### What you need to do:
Print every line of the listing exactly, please.

### Supplied information:
— BEGIN —
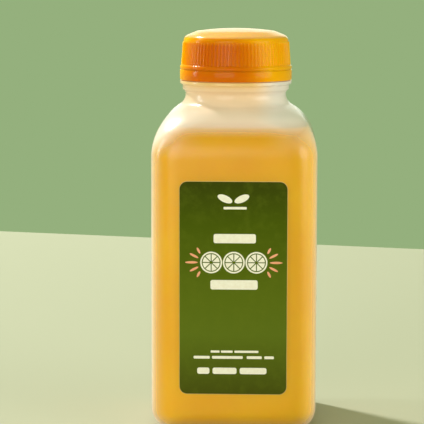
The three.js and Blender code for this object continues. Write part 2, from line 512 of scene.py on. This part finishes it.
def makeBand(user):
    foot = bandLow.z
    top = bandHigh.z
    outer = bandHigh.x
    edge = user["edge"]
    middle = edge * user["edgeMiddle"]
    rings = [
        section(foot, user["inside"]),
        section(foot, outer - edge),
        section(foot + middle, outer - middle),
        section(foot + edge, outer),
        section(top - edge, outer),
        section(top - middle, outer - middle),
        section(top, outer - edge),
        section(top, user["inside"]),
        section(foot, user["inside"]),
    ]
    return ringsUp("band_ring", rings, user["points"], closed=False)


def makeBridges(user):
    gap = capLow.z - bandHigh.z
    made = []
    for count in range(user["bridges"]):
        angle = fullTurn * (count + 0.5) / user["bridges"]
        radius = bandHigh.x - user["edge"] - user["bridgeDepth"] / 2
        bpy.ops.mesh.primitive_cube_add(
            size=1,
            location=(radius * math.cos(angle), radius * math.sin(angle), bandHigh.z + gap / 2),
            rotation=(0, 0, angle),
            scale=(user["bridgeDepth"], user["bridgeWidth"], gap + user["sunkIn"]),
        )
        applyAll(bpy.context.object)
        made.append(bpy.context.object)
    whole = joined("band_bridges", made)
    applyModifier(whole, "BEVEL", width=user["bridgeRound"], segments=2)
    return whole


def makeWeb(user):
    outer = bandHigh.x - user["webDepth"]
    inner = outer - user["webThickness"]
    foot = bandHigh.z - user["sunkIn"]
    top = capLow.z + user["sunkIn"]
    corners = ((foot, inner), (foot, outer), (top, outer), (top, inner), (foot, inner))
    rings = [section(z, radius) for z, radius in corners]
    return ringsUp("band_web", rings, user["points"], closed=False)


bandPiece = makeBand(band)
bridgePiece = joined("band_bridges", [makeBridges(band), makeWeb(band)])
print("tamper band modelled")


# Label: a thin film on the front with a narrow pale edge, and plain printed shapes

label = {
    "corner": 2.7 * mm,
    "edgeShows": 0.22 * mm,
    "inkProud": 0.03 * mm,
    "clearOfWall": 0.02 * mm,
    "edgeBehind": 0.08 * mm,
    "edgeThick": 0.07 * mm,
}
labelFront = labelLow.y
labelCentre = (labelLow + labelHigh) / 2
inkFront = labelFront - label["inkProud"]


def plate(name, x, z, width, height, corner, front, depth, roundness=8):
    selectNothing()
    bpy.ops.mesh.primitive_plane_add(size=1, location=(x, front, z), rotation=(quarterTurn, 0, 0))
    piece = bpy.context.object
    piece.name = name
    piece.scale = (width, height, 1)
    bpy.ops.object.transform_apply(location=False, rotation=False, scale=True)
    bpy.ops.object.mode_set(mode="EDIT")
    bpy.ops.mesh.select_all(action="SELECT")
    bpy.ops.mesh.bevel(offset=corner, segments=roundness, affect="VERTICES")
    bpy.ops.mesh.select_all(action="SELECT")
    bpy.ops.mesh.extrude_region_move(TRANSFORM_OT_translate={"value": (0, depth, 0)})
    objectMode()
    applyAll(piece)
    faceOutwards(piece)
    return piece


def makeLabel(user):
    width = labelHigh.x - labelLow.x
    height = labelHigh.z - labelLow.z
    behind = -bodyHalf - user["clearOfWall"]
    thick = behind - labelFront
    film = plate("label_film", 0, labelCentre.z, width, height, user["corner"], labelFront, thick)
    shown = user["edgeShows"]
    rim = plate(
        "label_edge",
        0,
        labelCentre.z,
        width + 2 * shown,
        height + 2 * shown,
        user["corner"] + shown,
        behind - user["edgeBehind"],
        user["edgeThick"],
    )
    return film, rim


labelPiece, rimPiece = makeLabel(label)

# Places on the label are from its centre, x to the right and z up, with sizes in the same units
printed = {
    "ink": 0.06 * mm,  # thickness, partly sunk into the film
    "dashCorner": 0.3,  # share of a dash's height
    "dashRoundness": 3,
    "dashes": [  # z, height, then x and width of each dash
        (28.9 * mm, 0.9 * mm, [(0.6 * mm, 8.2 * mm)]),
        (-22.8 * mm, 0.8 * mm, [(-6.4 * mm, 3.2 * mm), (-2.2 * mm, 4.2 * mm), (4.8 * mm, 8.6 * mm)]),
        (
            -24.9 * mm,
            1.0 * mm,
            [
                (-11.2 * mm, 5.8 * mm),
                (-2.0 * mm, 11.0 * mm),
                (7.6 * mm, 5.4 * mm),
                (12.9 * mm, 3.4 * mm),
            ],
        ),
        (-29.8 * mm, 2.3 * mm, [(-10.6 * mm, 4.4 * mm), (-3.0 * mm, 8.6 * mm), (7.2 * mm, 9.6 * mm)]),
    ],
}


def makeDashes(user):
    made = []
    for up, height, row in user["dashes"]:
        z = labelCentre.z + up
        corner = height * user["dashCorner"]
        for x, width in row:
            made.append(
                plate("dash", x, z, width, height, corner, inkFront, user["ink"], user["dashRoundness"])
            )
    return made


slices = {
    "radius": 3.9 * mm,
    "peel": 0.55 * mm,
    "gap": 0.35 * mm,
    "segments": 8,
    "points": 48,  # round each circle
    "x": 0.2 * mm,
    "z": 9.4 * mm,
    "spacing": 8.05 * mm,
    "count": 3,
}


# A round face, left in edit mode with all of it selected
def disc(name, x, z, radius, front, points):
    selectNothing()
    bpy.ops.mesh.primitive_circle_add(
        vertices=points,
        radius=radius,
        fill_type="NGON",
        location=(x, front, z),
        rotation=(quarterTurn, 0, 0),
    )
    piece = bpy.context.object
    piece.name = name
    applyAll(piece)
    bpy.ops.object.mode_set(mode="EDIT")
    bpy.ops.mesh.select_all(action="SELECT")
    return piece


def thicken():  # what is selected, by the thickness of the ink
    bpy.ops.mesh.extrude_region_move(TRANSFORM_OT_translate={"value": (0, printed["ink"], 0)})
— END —
### The result:
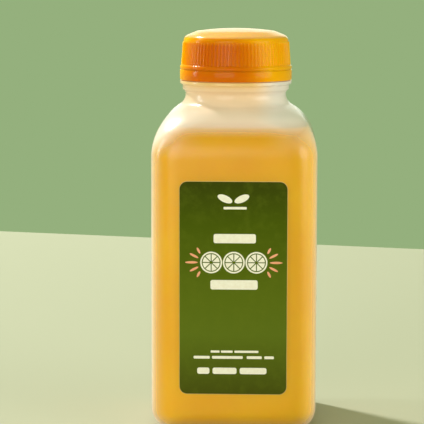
The three.js and Blender code for this object continues. Write part 2, from line 512 of scene.py on. This part finishes it.
def makeBand(user):
    foot = bandLow.z
    top = bandHigh.z
    outer = bandHigh.x
    edge = user["edge"]
    middle = edge * user["edgeMiddle"]
    rings = [
        section(foot, user["inside"]),
        section(foot, outer - edge),
        section(foot + middle, outer - middle),
        section(foot + edge, outer),
        section(top - edge, outer),
        section(top - middle, outer - middle),
        section(top, outer - edge),
        section(top, user["inside"]),
        section(foot, user["inside"]),
    ]
    return ringsUp("band_ring", rings, user["points"], closed=False)


def makeBridges(user):
    gap = capLow.z - bandHigh.z
    made = []
    for count in range(user["bridges"]):
        angle = fullTurn * (count + 0.5) / user["bridges"]
        radius = bandHigh.x - user["edge"] - user["bridgeDepth"] / 2
        bpy.ops.mesh.primitive_cube_add(
            size=1,
            location=(radius * math.cos(angle), radius * math.sin(angle), bandHigh.z + gap / 2),
            rotation=(0, 0, angle),
            scale=(user["bridgeDepth"], user["bridgeWidth"], gap + user["sunkIn"]),
        )
        applyAll(bpy.context.object)
        made.append(bpy.context.object)
    whole = joined("band_bridges", made)
    applyModifier(whole, "BEVEL", width=user["bridgeRound"], segments=2)
    return whole


def makeWeb(user):
    outer = bandHigh.x - user["webDepth"]
    inner = outer - user["webThickness"]
    foot = bandHigh.z - user["sunkIn"]
    top = capLow.z + user["sunkIn"]
    corners = ((foot, inner), (foot, outer), (top, outer), (top, inner), (foot, inner))
    rings = [section(z, radius) for z, radius in corners]
    return ringsUp("band_web", rings, user["points"], closed=False)


bandPiece = makeBand(band)
bridgePiece = joined("band_bridges", [makeBridges(band), makeWeb(band)])
print("tamper band modelled")


# Label: a thin film on the front with a narrow pale edge, and plain printed shapes

label = {
    "corner": 2.7 * mm,
    "edgeShows": 0.22 * mm,
    "inkProud": 0.03 * mm,
    "clearOfWall": 0.02 * mm,
    "edgeBehind": 0.08 * mm,
    "edgeThick": 0.07 * mm,
}
labelFront = labelLow.y
labelCentre = (labelLow + labelHigh) / 2
inkFront = labelFront - label["inkProud"]


def plate(name, x, z, width, height, corner, front, depth, roundness=8):
    selectNothing()
    bpy.ops.mesh.primitive_plane_add(size=1, location=(x, front, z), rotation=(quarterTurn, 0, 0))
    piece = bpy.context.object
    piece.name = name
    piece.scale = (width, height, 1)
    bpy.ops.object.transform_apply(location=False, rotation=False, scale=True)
    bpy.ops.object.mode_set(mode="EDIT")
    bpy.ops.mesh.select_all(action="SELECT")
    bpy.ops.mesh.bevel(offset=corner, segments=roundness, affect="VERTICES")
    bpy.ops.mesh.select_all(action="SELECT")
    bpy.ops.mesh.extrude_region_move(TRANSFORM_OT_translate={"value": (0, depth, 0)})
    objectMode()
    applyAll(piece)
    faceOutwards(piece)
    return piece


def makeLabel(user):
    width = labelHigh.x - labelLow.x
    height = labelHigh.z - labelLow.z
    behind = -bodyHalf - user["clearOfWall"]
    thick = behind - labelFront
    film = plate("label_film", 0, labelCentre.z, width, height, user["corner"], labelFront, thick)
    shown = user["edgeShows"]
    rim = plate(
        "label_edge",
        0,
        labelCentre.z,
        width + 2 * shown,
        height + 2 * shown,
        user["corner"] + shown,
        behind - user["edgeBehind"],
        user["edgeThick"],
    )
    return film, rim


labelPiece, rimPiece = makeLabel(label)

# Places on the label are from its centre, x to the right and z up, with sizes in the same units
printed = {
    "ink": 0.06 * mm,  # thickness, partly sunk into the film
    "dashCorner": 0.3,  # share of a dash's height
    "dashRoundness": 3,
    "dashes": [  # z, height, then x and width of each dash
        (28.9 * mm, 0.9 * mm, [(0.6 * mm, 8.2 * mm)]),
        (-22.8 * mm, 0.8 * mm, [(-6.4 * mm, 3.2 * mm), (-2.2 * mm, 4.2 * mm), (4.8 * mm, 8.6 * mm)]),
        (
            -24.9 * mm,
            1.0 * mm,
            [
                (-11.2 * mm, 5.8 * mm),
                (-2.0 * mm, 11.0 * mm),
                (7.6 * mm, 5.4 * mm),
                (12.9 * mm, 3.4 * mm),
            ],
        ),
        (-29.8 * mm, 2.3 * mm, [(-10.6 * mm, 4.4 * mm), (-3.0 * mm, 8.6 * mm), (7.2 * mm, 9.6 * mm)]),
    ],
}


def makeDashes(user):
    made = []
    for up, height, row in user["dashes"]:
        z = labelCentre.z + up
        corner = height * user["dashCorner"]
        for x, width in row:
            made.append(
                plate("dash", x, z, width, height, corner, inkFront, user["ink"], user["dashRoundness"])
            )
    return made


slices = {
    "radius": 3.9 * mm,
    "peel": 0.55 * mm,
    "gap": 0.35 * mm,
    "segments": 8,
    "points": 48,  # round each circle
    "x": 0.2 * mm,
    "z": 9.4 * mm,
    "spacing": 8.05 * mm,
    "count": 3,
}


# A round face, left in edit mode with all of it selected
def disc(name, x, z, radius, front, points):
    selectNothing()
    bpy.ops.mesh.primitive_circle_add(
        vertices=points,
        radius=radius,
        fill_type="NGON",
        location=(x, front, z),
        rotation=(quarterTurn, 0, 0),
    )
    piece = bpy.context.object
    piece.name = name
    applyAll(piece)
    bpy.ops.object.mode_set(mode="EDIT")
    bpy.ops.mesh.select_all(action="SELECT")
    return piece


def thicken():  # what is selected, by the thickness of the ink
    bpy.ops.mesh.extrude_region_move(TRANSFORM_OT_translate={"value": (0, printed["ink"], 0)})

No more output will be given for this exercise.